▶ What the task requires: Exactly the lines from the one containing "What build123d script" through the one containing "COLUMN_FIT = 0.2" must be returned; include both ends and nothing else.

▶ Dataset excerpts:
—————

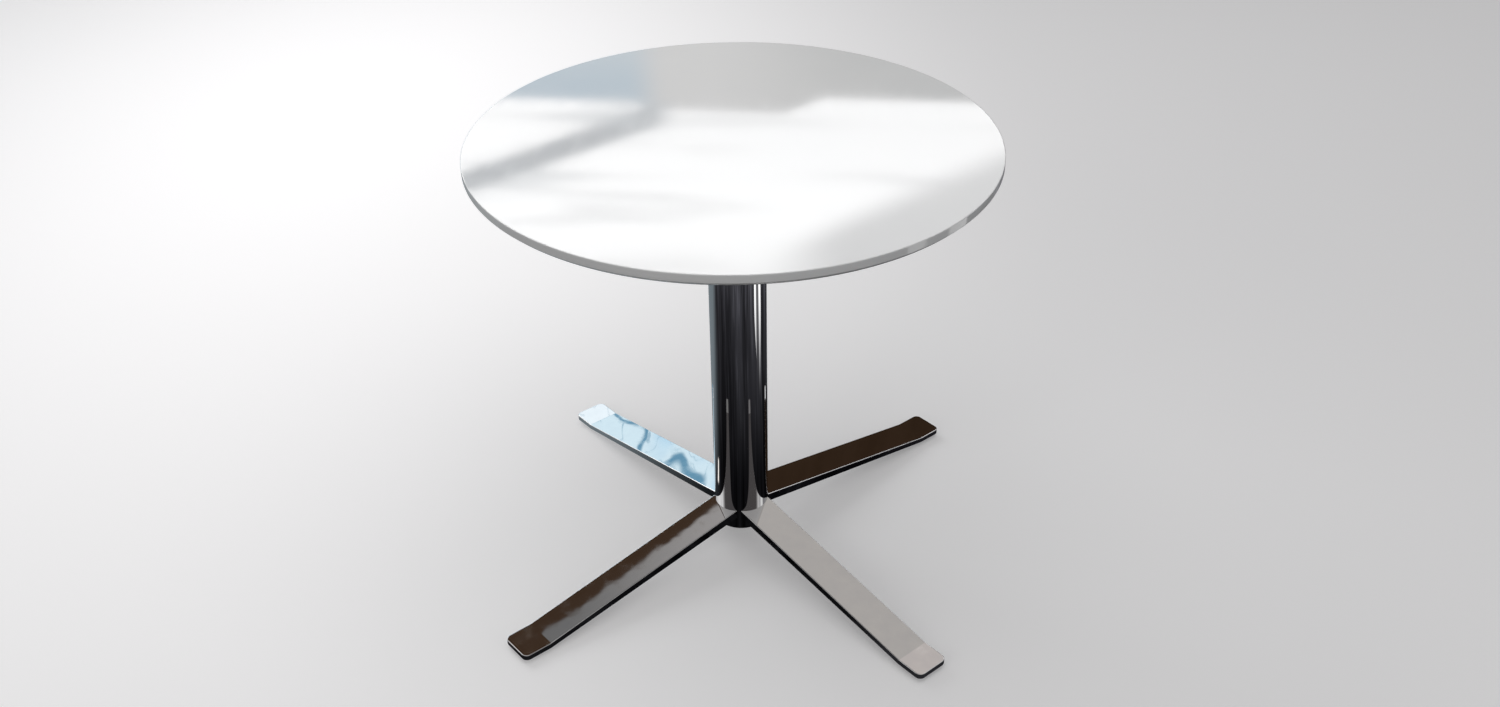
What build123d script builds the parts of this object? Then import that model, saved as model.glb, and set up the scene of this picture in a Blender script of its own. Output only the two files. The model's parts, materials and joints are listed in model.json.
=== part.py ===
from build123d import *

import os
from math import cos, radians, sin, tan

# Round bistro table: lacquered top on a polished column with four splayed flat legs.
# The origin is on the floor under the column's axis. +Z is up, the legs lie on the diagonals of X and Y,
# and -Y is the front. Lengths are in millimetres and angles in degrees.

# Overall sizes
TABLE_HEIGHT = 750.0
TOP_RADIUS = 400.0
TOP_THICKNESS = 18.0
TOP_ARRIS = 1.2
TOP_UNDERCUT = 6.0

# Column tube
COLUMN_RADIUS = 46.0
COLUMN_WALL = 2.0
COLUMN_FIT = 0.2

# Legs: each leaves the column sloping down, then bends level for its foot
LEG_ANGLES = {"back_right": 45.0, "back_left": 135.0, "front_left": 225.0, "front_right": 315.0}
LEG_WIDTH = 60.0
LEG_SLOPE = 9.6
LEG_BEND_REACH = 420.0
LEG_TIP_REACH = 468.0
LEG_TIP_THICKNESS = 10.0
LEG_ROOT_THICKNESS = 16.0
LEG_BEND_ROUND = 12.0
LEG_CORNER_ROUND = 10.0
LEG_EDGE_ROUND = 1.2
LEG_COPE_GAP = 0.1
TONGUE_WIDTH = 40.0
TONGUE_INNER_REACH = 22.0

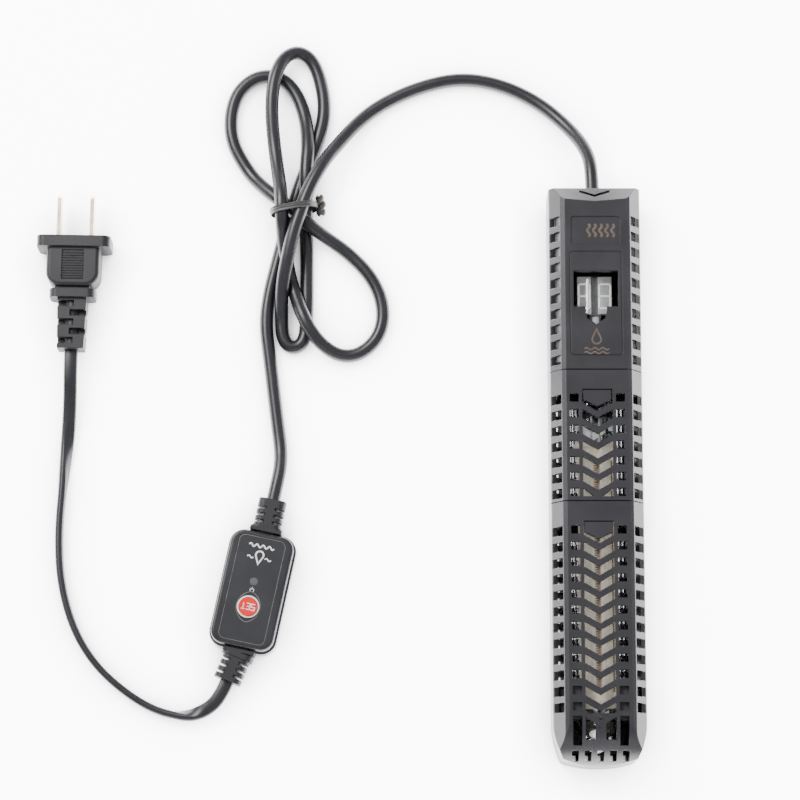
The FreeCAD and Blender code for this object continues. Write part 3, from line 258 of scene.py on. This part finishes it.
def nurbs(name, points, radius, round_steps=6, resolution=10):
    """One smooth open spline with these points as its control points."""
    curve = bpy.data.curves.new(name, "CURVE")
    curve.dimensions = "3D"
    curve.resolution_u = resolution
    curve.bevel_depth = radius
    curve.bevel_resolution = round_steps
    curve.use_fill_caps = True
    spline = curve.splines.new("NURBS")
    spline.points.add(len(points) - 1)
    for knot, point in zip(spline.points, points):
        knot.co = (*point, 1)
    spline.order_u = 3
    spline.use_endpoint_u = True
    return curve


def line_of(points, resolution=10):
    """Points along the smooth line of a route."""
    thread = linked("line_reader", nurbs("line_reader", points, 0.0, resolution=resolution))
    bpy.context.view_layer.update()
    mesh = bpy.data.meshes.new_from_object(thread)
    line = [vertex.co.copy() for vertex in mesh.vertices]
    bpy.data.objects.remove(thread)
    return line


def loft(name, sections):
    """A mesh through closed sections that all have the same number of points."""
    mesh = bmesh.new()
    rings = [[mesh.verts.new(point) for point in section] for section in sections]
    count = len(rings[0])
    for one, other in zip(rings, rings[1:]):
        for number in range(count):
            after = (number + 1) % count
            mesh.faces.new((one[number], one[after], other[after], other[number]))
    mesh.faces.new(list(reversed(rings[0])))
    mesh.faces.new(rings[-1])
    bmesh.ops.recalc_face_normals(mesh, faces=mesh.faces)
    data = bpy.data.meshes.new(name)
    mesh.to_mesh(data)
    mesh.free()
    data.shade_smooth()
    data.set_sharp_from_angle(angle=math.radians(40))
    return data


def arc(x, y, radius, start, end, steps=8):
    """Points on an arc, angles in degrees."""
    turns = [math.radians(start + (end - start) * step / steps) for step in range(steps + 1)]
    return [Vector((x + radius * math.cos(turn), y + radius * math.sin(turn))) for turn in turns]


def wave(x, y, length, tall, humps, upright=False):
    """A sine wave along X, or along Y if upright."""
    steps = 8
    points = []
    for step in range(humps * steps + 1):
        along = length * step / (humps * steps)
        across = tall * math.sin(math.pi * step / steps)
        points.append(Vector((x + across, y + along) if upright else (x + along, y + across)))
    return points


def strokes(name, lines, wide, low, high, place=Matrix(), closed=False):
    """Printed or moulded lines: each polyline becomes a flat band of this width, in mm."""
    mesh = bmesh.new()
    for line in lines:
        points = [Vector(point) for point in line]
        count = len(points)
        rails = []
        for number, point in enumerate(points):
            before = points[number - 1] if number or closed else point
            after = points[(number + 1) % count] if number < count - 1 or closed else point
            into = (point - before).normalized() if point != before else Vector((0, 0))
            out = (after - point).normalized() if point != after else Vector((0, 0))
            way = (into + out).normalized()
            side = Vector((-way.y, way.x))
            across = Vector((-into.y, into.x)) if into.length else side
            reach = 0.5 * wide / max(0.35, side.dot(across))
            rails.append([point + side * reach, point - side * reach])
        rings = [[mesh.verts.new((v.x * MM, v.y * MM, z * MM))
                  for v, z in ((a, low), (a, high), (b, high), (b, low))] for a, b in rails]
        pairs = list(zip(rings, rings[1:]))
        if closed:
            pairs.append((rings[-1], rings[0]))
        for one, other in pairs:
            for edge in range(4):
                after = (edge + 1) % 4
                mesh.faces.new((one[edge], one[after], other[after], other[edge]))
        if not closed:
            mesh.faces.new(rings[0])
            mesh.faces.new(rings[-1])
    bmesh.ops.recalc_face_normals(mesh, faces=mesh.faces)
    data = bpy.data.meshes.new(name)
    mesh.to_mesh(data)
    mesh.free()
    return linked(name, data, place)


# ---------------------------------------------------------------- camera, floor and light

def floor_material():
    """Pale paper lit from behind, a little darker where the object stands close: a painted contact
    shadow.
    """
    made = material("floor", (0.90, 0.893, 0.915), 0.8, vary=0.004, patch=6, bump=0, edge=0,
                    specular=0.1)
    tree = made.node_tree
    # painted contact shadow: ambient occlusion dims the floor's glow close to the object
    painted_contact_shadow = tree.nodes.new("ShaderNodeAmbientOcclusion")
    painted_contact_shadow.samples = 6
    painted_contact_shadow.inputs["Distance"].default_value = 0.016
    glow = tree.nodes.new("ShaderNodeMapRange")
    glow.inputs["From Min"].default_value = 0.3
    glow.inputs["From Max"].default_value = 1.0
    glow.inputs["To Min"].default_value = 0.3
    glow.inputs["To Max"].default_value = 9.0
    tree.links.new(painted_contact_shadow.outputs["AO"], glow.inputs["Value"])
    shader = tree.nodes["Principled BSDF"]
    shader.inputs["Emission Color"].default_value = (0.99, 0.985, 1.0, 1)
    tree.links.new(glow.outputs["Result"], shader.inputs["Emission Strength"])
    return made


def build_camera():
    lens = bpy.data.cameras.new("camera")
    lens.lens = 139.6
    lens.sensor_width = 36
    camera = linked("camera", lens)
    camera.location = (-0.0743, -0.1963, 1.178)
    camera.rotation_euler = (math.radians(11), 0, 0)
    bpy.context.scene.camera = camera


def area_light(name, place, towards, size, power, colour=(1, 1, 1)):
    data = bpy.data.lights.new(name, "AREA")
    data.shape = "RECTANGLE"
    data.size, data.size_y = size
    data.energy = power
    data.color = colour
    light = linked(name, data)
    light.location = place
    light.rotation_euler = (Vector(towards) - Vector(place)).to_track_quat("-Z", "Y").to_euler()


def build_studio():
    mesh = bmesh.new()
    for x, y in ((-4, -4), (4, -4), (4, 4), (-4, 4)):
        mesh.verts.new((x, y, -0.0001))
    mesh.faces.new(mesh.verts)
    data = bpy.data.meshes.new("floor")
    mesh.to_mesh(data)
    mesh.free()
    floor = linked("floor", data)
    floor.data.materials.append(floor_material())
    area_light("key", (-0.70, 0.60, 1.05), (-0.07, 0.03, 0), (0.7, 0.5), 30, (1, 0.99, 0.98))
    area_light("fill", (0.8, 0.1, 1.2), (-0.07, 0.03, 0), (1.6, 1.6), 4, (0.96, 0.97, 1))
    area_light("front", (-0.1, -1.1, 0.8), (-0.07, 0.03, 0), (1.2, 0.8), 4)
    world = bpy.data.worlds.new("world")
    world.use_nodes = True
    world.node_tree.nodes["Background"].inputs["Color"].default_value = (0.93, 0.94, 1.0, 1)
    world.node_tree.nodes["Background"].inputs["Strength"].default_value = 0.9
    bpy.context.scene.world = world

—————

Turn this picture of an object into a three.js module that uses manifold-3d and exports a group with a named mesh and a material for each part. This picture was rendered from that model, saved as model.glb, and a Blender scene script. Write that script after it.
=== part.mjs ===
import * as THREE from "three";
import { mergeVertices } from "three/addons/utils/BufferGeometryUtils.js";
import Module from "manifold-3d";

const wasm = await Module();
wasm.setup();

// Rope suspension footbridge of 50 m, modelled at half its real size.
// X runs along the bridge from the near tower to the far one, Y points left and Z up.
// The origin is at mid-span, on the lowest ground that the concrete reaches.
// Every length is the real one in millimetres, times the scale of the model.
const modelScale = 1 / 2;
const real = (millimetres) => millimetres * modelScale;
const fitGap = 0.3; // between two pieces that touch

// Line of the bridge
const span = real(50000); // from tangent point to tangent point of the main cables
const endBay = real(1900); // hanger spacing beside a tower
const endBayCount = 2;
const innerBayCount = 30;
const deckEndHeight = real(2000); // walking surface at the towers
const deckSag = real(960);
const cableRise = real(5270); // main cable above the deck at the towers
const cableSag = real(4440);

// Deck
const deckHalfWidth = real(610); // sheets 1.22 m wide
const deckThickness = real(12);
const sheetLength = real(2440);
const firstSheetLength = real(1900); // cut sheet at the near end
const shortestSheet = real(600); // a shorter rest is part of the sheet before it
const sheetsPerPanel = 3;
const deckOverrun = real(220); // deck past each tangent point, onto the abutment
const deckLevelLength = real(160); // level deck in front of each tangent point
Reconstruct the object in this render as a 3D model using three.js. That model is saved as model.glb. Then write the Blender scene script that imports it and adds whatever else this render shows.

—————

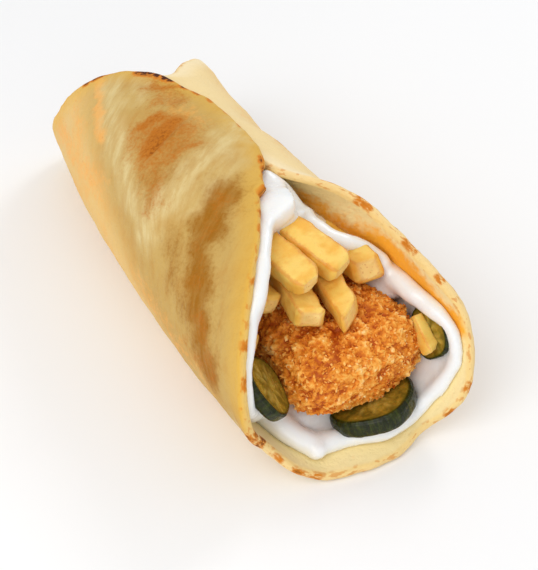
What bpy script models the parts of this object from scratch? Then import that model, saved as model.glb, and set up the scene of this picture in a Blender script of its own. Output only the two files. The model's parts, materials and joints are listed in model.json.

—————

▶ Task output:
What build123d script builds the parts of this object? Then import that model, saved as model.glb, and set up the scene of this picture in a Blender script of its own. Output only the two files. The model's parts, materials and joints are listed in model.json.
=== part.py ===
from build123d import *

import os
from math import cos, radians, sin, tan

# Round bistro table: lacquered top on a polished column with four splayed flat legs.
# The origin is on the floor under the column's axis. +Z is up, the legs lie on the diagonals of X and Y,
# and -Y is the front. Lengths are in millimetres and angles in degrees.

# Overall sizes
TABLE_HEIGHT = 750.0
TOP_RADIUS = 400.0
TOP_THICKNESS = 18.0
TOP_ARRIS = 1.2
TOP_UNDERCUT = 6.0

# Column tube
COLUMN_RADIUS = 46.0
COLUMN_WALL = 2.0
COLUMN_FIT = 0.2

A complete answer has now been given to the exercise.